→ WHAT IS NEEDED
Locate each line below that includes "axes" and reproduce it.

-- Start --

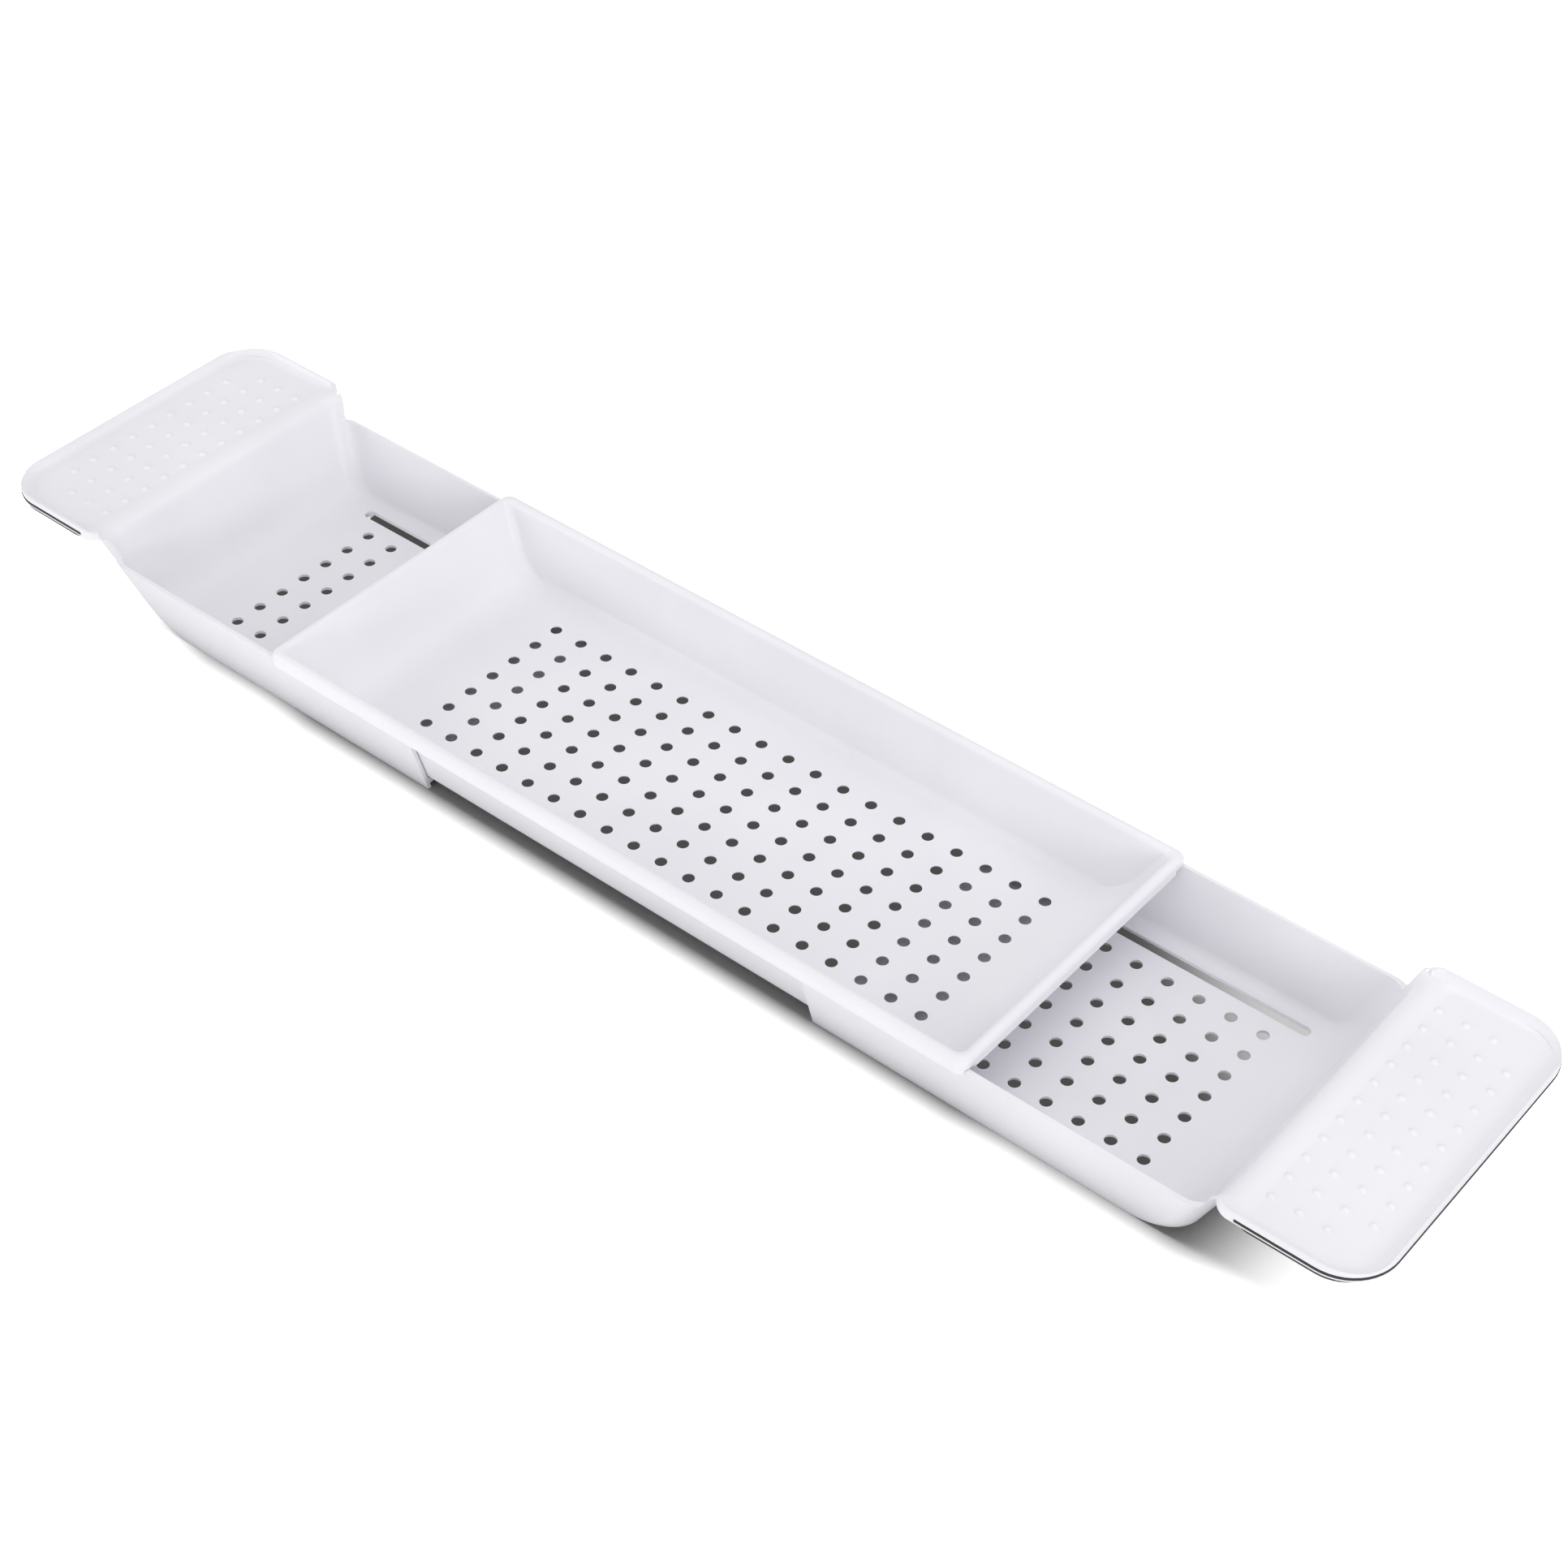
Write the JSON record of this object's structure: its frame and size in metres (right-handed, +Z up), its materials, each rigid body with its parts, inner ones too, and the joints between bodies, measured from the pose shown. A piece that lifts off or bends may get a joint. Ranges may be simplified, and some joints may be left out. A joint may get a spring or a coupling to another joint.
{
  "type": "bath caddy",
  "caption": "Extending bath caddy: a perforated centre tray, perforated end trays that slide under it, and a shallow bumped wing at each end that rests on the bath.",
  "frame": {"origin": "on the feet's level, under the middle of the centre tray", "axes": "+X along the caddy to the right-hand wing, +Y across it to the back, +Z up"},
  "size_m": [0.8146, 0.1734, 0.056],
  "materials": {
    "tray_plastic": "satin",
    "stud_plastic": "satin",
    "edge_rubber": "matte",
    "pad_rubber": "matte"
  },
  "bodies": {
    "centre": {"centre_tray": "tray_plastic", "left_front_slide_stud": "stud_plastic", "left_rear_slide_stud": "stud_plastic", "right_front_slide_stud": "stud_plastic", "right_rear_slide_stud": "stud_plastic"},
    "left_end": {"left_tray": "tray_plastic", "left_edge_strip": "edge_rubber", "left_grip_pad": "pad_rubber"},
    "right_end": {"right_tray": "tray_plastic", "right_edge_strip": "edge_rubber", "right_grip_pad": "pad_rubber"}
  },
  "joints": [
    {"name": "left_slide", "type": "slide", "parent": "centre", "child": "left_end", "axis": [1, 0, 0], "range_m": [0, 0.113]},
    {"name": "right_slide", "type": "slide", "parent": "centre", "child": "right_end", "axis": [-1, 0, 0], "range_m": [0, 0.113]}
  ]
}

-- End --
-- Start --

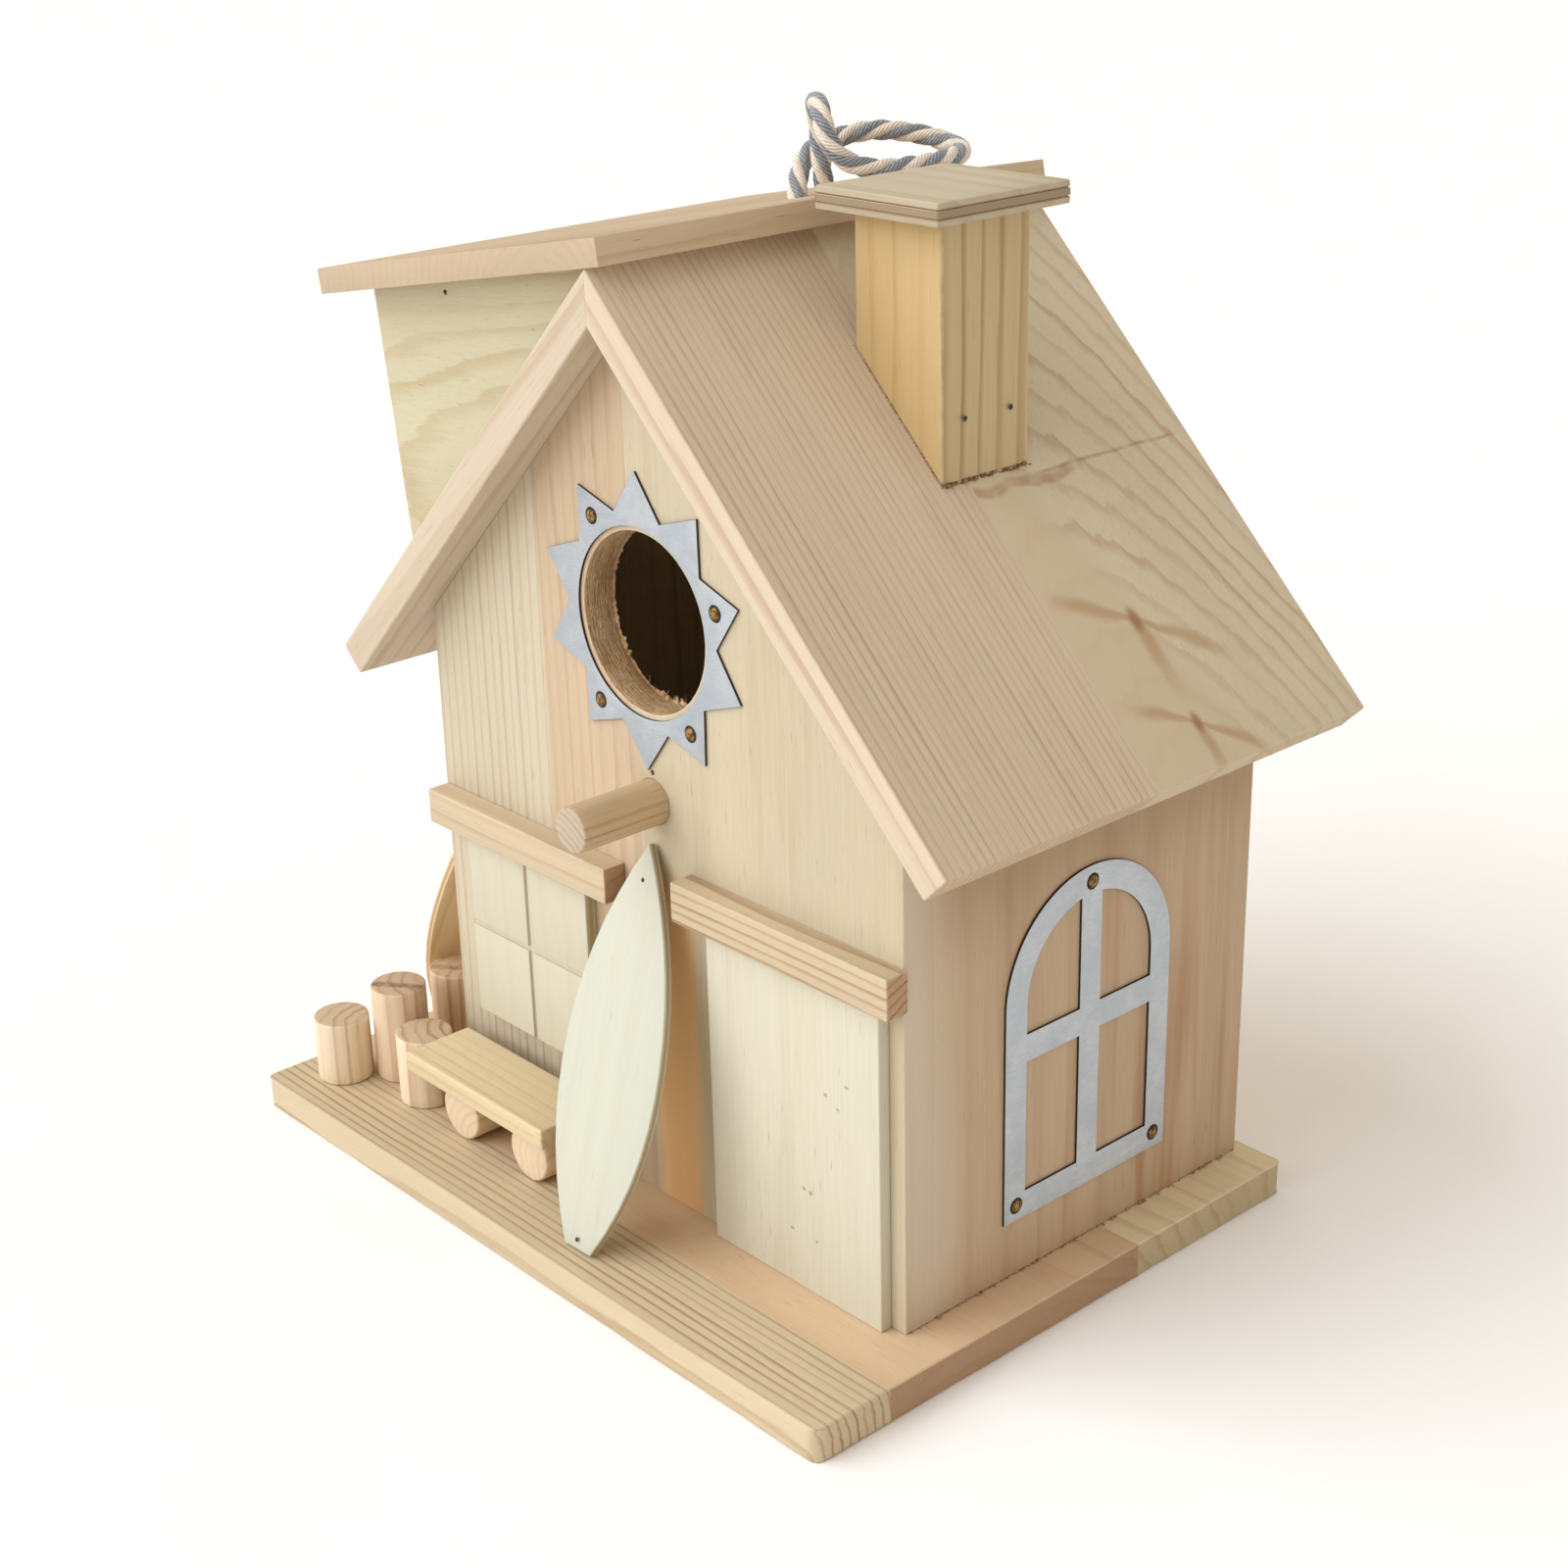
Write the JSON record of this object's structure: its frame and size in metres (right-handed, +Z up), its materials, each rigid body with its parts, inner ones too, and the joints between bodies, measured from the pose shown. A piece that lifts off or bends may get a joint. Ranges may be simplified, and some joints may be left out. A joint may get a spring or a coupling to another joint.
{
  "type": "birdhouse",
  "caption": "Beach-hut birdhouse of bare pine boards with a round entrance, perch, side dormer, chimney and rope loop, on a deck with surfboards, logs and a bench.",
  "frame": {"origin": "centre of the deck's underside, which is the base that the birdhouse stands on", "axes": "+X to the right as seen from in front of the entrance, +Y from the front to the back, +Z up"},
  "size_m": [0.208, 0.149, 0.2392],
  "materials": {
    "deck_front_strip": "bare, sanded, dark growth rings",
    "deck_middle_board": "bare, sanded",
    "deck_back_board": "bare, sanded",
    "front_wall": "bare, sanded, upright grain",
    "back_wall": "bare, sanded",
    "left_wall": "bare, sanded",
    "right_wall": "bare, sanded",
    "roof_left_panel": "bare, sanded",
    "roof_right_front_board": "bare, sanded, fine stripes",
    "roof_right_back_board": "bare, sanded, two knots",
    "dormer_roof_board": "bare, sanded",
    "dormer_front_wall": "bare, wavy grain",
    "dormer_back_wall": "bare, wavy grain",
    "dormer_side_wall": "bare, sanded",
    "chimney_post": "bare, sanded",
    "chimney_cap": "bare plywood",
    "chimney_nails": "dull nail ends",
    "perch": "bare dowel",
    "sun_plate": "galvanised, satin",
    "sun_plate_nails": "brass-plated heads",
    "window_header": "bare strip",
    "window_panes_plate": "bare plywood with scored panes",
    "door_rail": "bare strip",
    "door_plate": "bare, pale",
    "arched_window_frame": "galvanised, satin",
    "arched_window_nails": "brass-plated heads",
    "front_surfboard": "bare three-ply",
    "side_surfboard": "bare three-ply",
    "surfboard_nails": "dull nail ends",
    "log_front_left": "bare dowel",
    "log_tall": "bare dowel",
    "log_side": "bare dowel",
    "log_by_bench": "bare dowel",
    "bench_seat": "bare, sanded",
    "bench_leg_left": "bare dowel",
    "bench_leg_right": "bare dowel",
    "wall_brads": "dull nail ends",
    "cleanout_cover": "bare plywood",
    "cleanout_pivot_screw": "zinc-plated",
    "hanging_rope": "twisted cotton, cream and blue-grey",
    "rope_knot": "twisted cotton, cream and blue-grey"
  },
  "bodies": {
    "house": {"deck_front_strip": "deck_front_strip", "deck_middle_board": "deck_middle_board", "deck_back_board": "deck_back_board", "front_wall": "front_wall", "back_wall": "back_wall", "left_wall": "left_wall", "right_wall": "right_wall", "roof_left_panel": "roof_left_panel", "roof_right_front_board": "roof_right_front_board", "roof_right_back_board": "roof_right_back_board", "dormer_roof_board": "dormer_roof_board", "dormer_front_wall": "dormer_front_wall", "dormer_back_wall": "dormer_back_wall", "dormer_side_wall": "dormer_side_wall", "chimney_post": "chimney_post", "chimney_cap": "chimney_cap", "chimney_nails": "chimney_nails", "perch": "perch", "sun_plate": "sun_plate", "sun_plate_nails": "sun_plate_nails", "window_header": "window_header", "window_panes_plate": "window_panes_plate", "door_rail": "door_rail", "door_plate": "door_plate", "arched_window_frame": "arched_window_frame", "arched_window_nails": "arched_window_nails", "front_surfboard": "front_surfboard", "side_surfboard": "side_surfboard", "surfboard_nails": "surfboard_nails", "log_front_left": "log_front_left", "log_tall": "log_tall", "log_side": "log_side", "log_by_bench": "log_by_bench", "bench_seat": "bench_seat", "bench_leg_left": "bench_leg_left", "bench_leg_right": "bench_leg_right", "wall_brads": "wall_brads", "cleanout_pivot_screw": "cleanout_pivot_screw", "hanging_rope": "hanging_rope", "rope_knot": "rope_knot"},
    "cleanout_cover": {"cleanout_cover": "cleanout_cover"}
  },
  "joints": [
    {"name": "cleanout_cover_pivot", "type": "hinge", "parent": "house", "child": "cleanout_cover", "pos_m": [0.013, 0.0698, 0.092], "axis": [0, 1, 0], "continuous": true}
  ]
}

-- End --
-- Start --

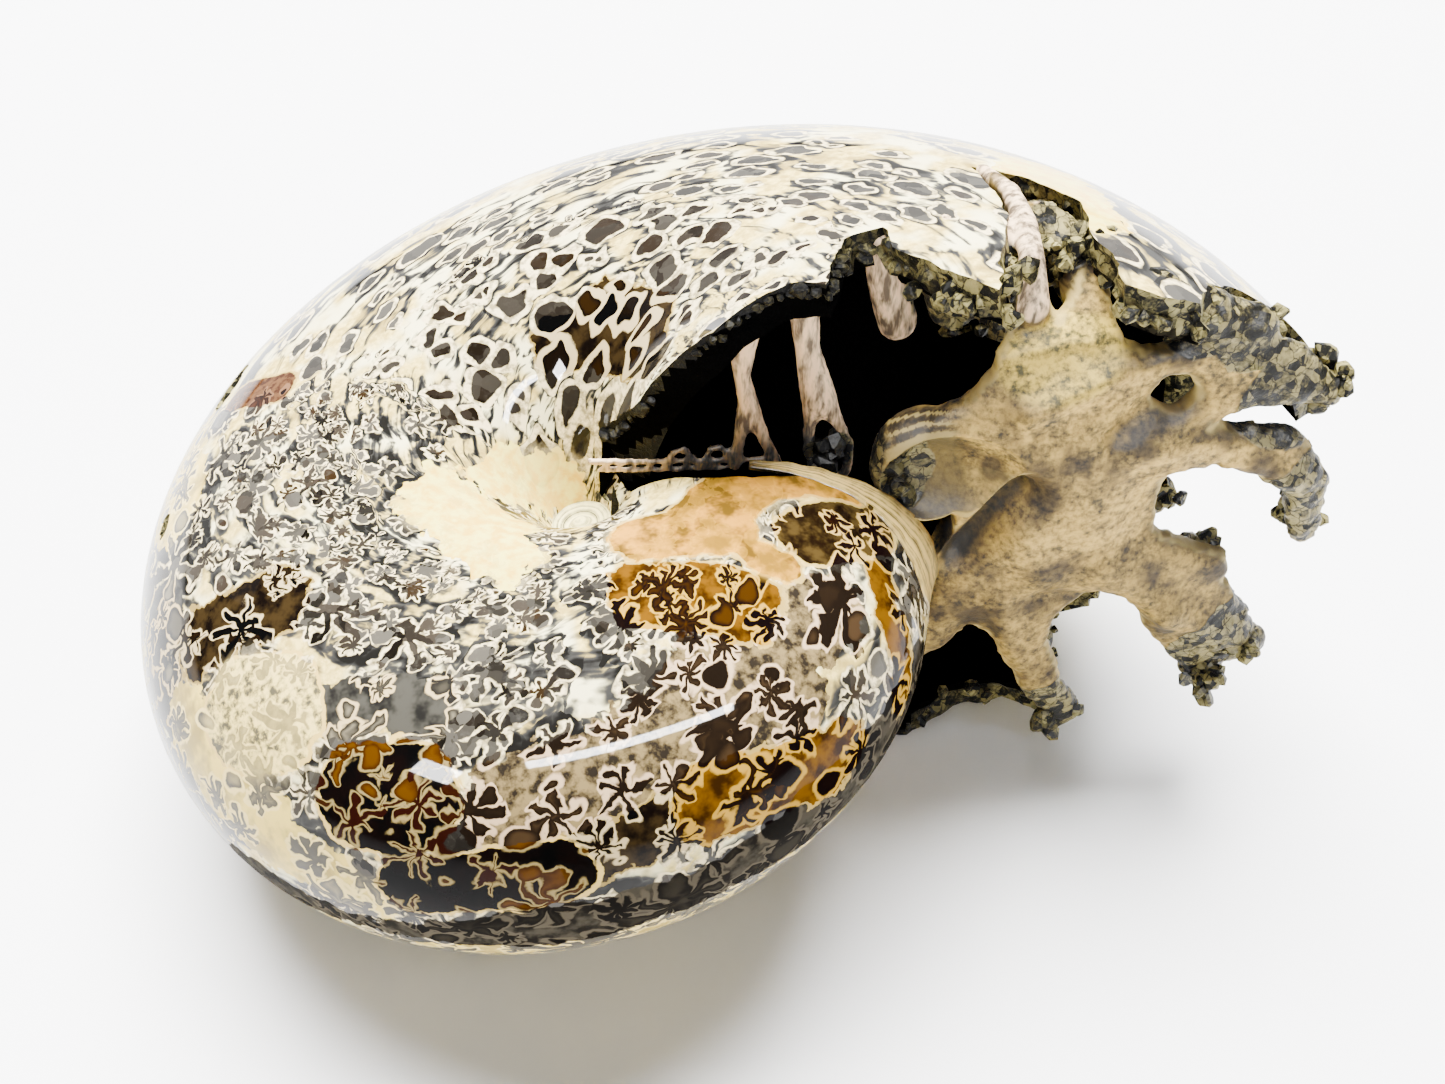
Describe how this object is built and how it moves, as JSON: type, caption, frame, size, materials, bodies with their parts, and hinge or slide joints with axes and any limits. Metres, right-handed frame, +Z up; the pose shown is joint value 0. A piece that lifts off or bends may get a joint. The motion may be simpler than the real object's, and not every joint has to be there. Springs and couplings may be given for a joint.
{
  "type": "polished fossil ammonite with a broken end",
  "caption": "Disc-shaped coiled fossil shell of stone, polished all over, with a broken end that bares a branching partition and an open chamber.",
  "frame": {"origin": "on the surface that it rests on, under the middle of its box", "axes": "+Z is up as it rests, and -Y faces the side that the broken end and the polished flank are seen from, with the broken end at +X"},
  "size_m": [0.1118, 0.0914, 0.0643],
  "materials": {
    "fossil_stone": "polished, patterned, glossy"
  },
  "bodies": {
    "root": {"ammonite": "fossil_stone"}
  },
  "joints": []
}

-- End --

→ SOLVED EXERCISE
  "frame": {"origin": "on the feet's level, under the middle of the centre tray", "axes": "+X along the caddy to the right-hand wing, +Y across it to the back, +Z up"},
  "frame": {"origin": "centre of the deck's underside, which is the base that the birdhouse stands on", "axes": "+X to the right as seen from in front of the entrance, +Y from the front to the back, +Z up"},
Describe how this object is built and how it moves, as JSON: type, caption, frame, size, materials, bodies with their parts, and hinge or slide joints with axes and any limits. Metres, right-handed frame, +Z up; the pose shown is joint value 0. A piece that lifts off or bends may get a joint. The motion may be simpler than the real object's, and not every joint has to be there. Springs and couplings may be given for a joint.
  "frame": {"origin": "on the surface that it rests on, under the middle of its box", "axes": "+Z is up as it rests, and -Y faces the side that the broken end and the polished flank are seen from, with the broken end at +X"},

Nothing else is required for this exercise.